═════ SOURCE MATERIAL

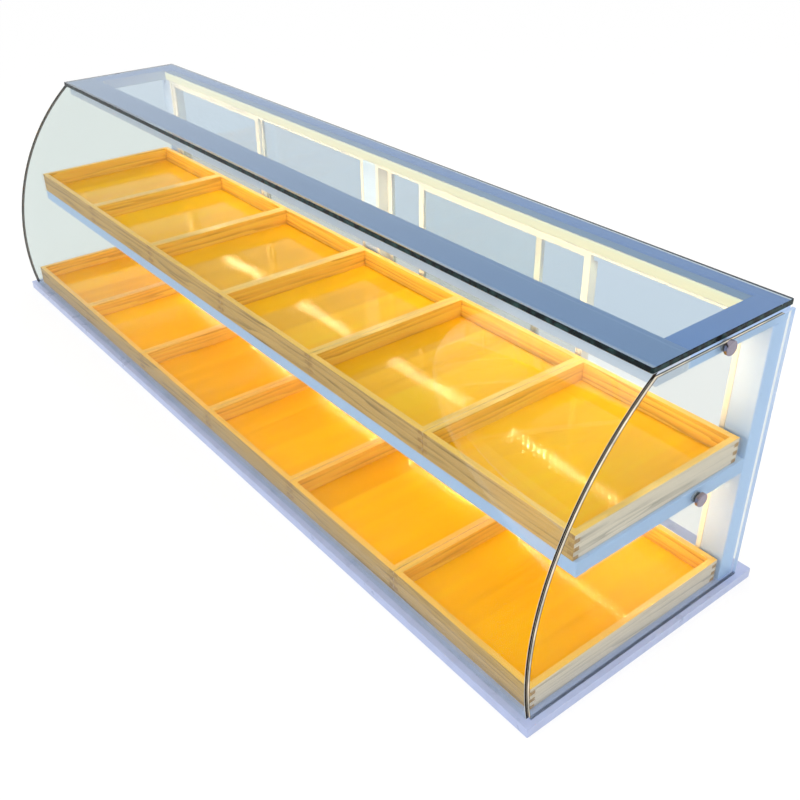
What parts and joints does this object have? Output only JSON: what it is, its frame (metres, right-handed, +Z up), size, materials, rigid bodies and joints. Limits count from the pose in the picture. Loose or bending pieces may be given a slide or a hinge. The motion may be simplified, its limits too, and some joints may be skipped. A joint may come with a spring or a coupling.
{
  "type": "bread display rack",
  "caption": "Counter-top bread display cabinet with a bent glass front, a middle shelf, loose wooden trays, light strips and sliding glass doors at the back.",
  "frame": {"origin": "centre of the underside of the base board", "axes": "+X along the cabinet towards its right end seen from the customer's side, -Y towards the customer and the bent glass, +Y towards the sliding doors, +Z up"},
  "size_m": [2.2, 0.6, 0.6],
  "materials": {
    "white_paint": "satin",
    "base_paint": "satin",
    "clear_glass": "polished",
    "tinted_glass": "polished",
    "chrome": "polished",
    "clear_plastic": "satin",
    "white_aluminium": "satin",
    "pine": "satin",
    "amber_varnish": "gloss",
    "milky_cover": "satin"
  },
  "bodies": {
    "frame": {"base_board": "base_paint", "bent_front_glass": "clear_glass", "side_glass_left": "clear_glass", "side_glass_right": "clear_glass", "top_glass": "tinted_glass", "glass_studs": "chrome", "stud_spacers": "clear_plastic", "rear_post_left": "white_paint", "rear_post_centre": "white_paint", "rear_post_right": "white_paint", "top_front_rail": "white_paint", "top_rear_rail": "white_paint", "top_side_rail_left": "white_paint", "top_side_rail_right": "white_paint", "shelf_front_rail": "white_paint", "shelf_rear_rail": "white_paint", "shelf_side_rail_left": "white_paint", "shelf_side_rail_right": "white_paint", "shelf_cross_bar_left": "white_paint", "shelf_cross_bar_centre": "white_paint", "shelf_cross_bar_right": "white_paint", "top_light_channel": "white_aluminium", "shelf_light_channel": "white_aluminium", "door_track_bottom": "white_aluminium", "door_track_top": "white_aluminium", "door_jambs": "white_aluminium", "top_light_cover": "milky_cover", "shelf_light_cover": "milky_cover"},
    "door_1": {"door_1_frame": "white_aluminium", "door_1_pane": "clear_glass"},
    "door_2": {"door_2_frame": "white_aluminium", "door_2_pane": "clear_glass"},
    "door_3": {"door_3_frame": "white_aluminium", "door_3_pane": "clear_glass"},
    "door_4": {"door_4_frame": "white_aluminium", "door_4_pane": "clear_glass"},
    "tray_upper_1": {"tray_upper_1_boards": "pine", "tray_upper_1_floor": "amber_varnish"},
    "tray_upper_2": {"tray_upper_2_boards": "pine", "tray_upper_2_floor": "amber_varnish"},
    "tray_upper_3": {"tray_upper_3_boards": "pine", "tray_upper_3_floor": "amber_varnish"},
    "tray_upper_4": {"tray_upper_4_boards": "pine", "tray_upper_4_floor": "amber_varnish"},
    "tray_upper_5": {"tray_upper_5_boards": "pine", "tray_upper_5_floor": "amber_varnish"},
    "tray_upper_6": {"tray_upper_6_boards": "pine", "tray_upper_6_floor": "amber_varnish"},
    "tray_lower_1": {"tray_lower_1_boards": "pine", "tray_lower_1_floor": "amber_varnish"},
    "tray_lower_2": {"tray_lower_2_boards": "pine", "tray_lower_2_floor": "amber_varnish"},
    "tray_lower_3": {"tray_lower_3_boards": "pine", "tray_lower_3_floor": "amber_varnish"},
    "tray_lower_4": {"tray_lower_4_boards": "pine", "tray_lower_4_floor": "amber_varnish"},
    "tray_lower_5": {"tray_lower_5_boards": "pine", "tray_lower_5_floor": "amber_varnish"},
    "tray_lower_6": {"tray_lower_6_boards": "pine", "tray_lower_6_floor": "amber_varnish"}
  },
  "joints": [
    {"name": "door_1_slide", "type": "slide", "parent": "frame", "child": "door_1", "axis": [1, 0, 0], "range_m": [0, 0.474]},
    {"name": "door_2_slide", "type": "slide", "parent": "frame", "child": "door_2", "axis": [1, 0, 0], "range_m": [-0.474, 0]},
    {"name": "door_3_slide", "type": "slide", "parent": "frame", "child": "door_3", "axis": [1, 0, 0], "range_m": [0, 0.474]},
    {"name": "door_4_slide", "type": "slide", "parent": "frame", "child": "door_4", "axis": [1, 0, 0], "range_m": [-0.148, 0.326]},
    {"name": "tray_upper_1_lift", "type": "slide", "parent": "frame", "child": "tray_upper_1", "axis": [0, 0, 1], "range_m": [0, 0.06]},
    {"name": "tray_upper_2_lift", "type": "slide", "parent": "frame", "child": "tray_upper_2", "axis": [0, 0, 1], "range_m": [0, 0.06]},
    {"name": "tray_upper_3_lift", "type": "slide", "parent": "frame", "child": "tray_upper_3", "axis": [0, 0, 1], "range_m": [0, 0.06]},
    {"name": "tray_upper_4_lift", "type": "slide", "parent": "frame", "child": "tray_upper_4", "axis": [0, 0, 1], "range_m": [0, 0.06]},
    {"name": "tray_upper_5_lift", "type": "slide", "parent": "frame", "child": "tray_upper_5", "axis": [0, 0, 1], "range_m": [0, 0.06]},
    {"name": "tray_upper_6_lift", "type": "slide", "parent": "frame", "child": "tray_upper_6", "axis": [0, 0, 1], "range_m": [0, 0.06]},
    {"name": "tray_lower_1_lift", "type": "slide", "parent": "frame", "child": "tray_lower_1", "axis": [0, 0, 1], "range_m": [0, 0.1]},
    {"name": "tray_lower_2_lift", "type": "slide", "parent": "frame", "child": "tray_lower_2", "axis": [0, 0, 1], "range_m": [0, 0.1]},
    {"name": "tray_lower_3_lift", "type": "slide", "parent": "frame", "child": "tray_lower_3", "axis": [0, 0, 1], "range_m": [0, 0.1]},
    {"name": "tray_lower_4_lift", "type": "slide", "parent": "frame", "child": "tray_lower_4", "axis": [0, 0, 1], "range_m": [0, 0.1]},
    {"name": "tray_lower_5_lift", "type": "slide", "parent": "frame", "child": "tray_lower_5", "axis": [0, 0, 1], "range_m": [0, 0.1]},
    {"name": "tray_lower_6_lift", "type": "slide", "parent": "frame", "child": "tray_lower_6", "axis": [0, 0, 1], "range_m": [0, 0.1]}
  ]
}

══════════

__GIVEN INSTRUCTION__: Would you copy out each line exactly as written?

__CORRECT ANSWER__:
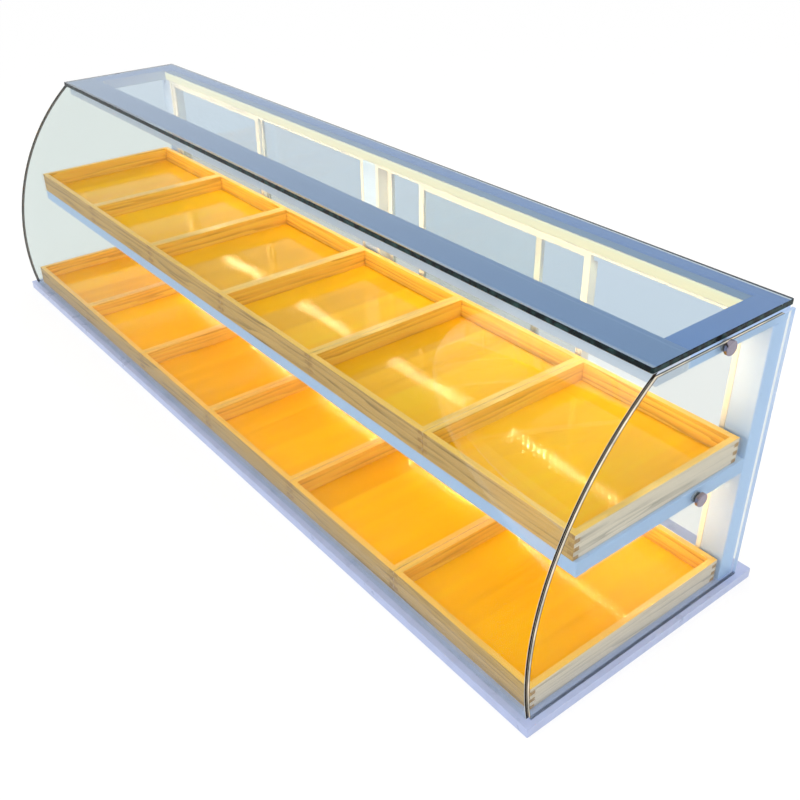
What parts and joints does this object have? Output only JSON: what it is, its frame (metres, right-handed, +Z up), size, materials, rigid bodies and joints. Limits count from the pose in the picture. Loose or bending pieces may be given a slide or a hinge. The motion may be simplified, its limits too, and some joints may be skipped. A joint may come with a spring or a coupling.
{
  "type": "bread display rack",
  "caption": "Counter-top bread display cabinet with a bent glass front, a middle shelf, loose wooden trays, light strips and sliding glass doors at the back.",
  "frame": {"origin": "centre of the underside of the base board", "axes": "+X along the cabinet towards its right end seen from the customer's side, -Y towards the customer and the bent glass, +Y towards the sliding doors, +Z up"},
  "size_m": [2.2, 0.6, 0.6],
  "materials": {
    "white_paint": "satin",
    "base_paint": "satin",
    "clear_glass": "polished",
    "tinted_glass": "polished",
    "chrome": "polished",
    "clear_plastic": "satin",
    "white_aluminium": "satin",
    "pine": "satin",
    "amber_varnish": "gloss",
    "milky_cover": "satin"
  },
  "bodies": {
    "frame": {"base_board": "base_paint", "bent_front_glass": "clear_glass", "side_glass_left": "clear_glass", "side_glass_right": "clear_glass", "top_glass": "tinted_glass", "glass_studs": "chrome", "stud_spacers": "clear_plastic", "rear_post_left": "white_paint", "rear_post_centre": "white_paint", "rear_post_right": "white_paint", "top_front_rail": "white_paint", "top_rear_rail": "white_paint", "top_side_rail_left": "white_paint", "top_side_rail_right": "white_paint", "shelf_front_rail": "white_paint", "shelf_rear_rail": "white_paint", "shelf_side_rail_left": "white_paint", "shelf_side_rail_right": "white_paint", "shelf_cross_bar_left": "white_paint", "shelf_cross_bar_centre": "white_paint", "shelf_cross_bar_right": "white_paint", "top_light_channel": "white_aluminium", "shelf_light_channel": "white_aluminium", "door_track_bottom": "white_aluminium", "door_track_top": "white_aluminium", "door_jambs": "white_aluminium", "top_light_cover": "milky_cover", "shelf_light_cover": "milky_cover"},
    "door_1": {"door_1_frame": "white_aluminium", "door_1_pane": "clear_glass"},
    "door_2": {"door_2_frame": "white_aluminium", "door_2_pane": "clear_glass"},
    "door_3": {"door_3_frame": "white_aluminium", "door_3_pane": "clear_glass"},
    "door_4": {"door_4_frame": "white_aluminium", "door_4_pane": "clear_glass"},
    "tray_upper_1": {"tray_upper_1_boards": "pine", "tray_upper_1_floor": "amber_varnish"},
    "tray_upper_2": {"tray_upper_2_boards": "pine", "tray_upper_2_floor": "amber_varnish"},
    "tray_upper_3": {"tray_upper_3_boards": "pine", "tray_upper_3_floor": "amber_varnish"},
    "tray_upper_4": {"tray_upper_4_boards": "pine", "tray_upper_4_floor": "amber_varnish"},
    "tray_upper_5": {"tray_upper_5_boards": "pine", "tray_upper_5_floor": "amber_varnish"},
    "tray_upper_6": {"tray_upper_6_boards": "pine", "tray_upper_6_floor": "amber_varnish"},
    "tray_lower_1": {"tray_lower_1_boards": "pine", "tray_lower_1_floor": "amber_varnish"},
    "tray_lower_2": {"tray_lower_2_boards": "pine", "tray_lower_2_floor": "amber_varnish"},
    "tray_lower_3": {"tray_lower_3_boards": "pine", "tray_lower_3_floor": "amber_varnish"},
    "tray_lower_4": {"tray_lower_4_boards": "pine", "tray_lower_4_floor": "amber_varnish"},
    "tray_lower_5": {"tray_lower_5_boards": "pine", "tray_lower_5_floor": "amber_varnish"},
    "tray_lower_6": {"tray_lower_6_boards": "pine", "tray_lower_6_floor": "amber_varnish"}
  },
  "joints": [
    {"name": "door_1_slide", "type": "slide", "parent": "frame", "child": "door_1", "axis": [1, 0, 0], "range_m": [0, 0.474]},
    {"name": "door_2_slide", "type": "slide", "parent": "frame", "child": "door_2", "axis": [1, 0, 0], "range_m": [-0.474, 0]},
    {"name": "door_3_slide", "type": "slide", "parent": "frame", "child": "door_3", "axis": [1, 0, 0], "range_m": [0, 0.474]},
    {"name": "door_4_slide", "type": "slide", "parent": "frame", "child": "door_4", "axis": [1, 0, 0], "range_m": [-0.148, 0.326]},
    {"name": "tray_upper_1_lift", "type": "slide", "parent": "frame", "child": "tray_upper_1", "axis": [0, 0, 1], "range_m": [0, 0.06]},
    {"name": "tray_upper_2_lift", "type": "slide", "parent": "frame", "child": "tray_upper_2", "axis": [0, 0, 1], "range_m": [0, 0.06]},
    {"name": "tray_upper_3_lift", "type": "slide", "parent": "frame", "child": "tray_upper_3", "axis": [0, 0, 1], "range_m": [0, 0.06]},
    {"name": "tray_upper_4_lift", "type": "slide", "parent": "frame", "child": "tray_upper_4", "axis": [0, 0, 1], "range_m": [0, 0.06]},
    {"name": "tray_upper_5_lift", "type": "slide", "parent": "frame", "child": "tray_upper_5", "axis": [0, 0, 1], "range_m": [0, 0.06]},
    {"name": "tray_upper_6_lift", "type": "slide", "parent": "frame", "child": "tray_upper_6", "axis": [0, 0, 1], "range_m": [0, 0.06]},
    {"name": "tray_lower_1_lift", "type": "slide", "parent": "frame", "child": "tray_lower_1", "axis": [0, 0, 1], "range_m": [0, 0.1]},
    {"name": "tray_lower_2_lift", "type": "slide", "parent": "frame", "child": "tray_lower_2", "axis": [0, 0, 1], "range_m": [0, 0.1]},
    {"name": "tray_lower_3_lift", "type": "slide", "parent": "frame", "child": "tray_lower_3", "axis": [0, 0, 1], "range_m": [0, 0.1]},
    {"name": "tray_lower_4_lift", "type": "slide", "parent": "frame", "child": "tray_lower_4", "axis": [0, 0, 1], "range_m": [0, 0.1]},
    {"name": "tray_lower_5_lift", "type": "slide", "parent": "frame", "child": "tray_lower_5", "axis": [0, 0, 1], "range_m": [0, 0.1]},
    {"name": "tray_lower_6_lift", "type": "slide", "parent": "frame", "child": "tray_lower_6", "axis": [0, 0, 1], "range_m": [0, 0.1]}
  ]
}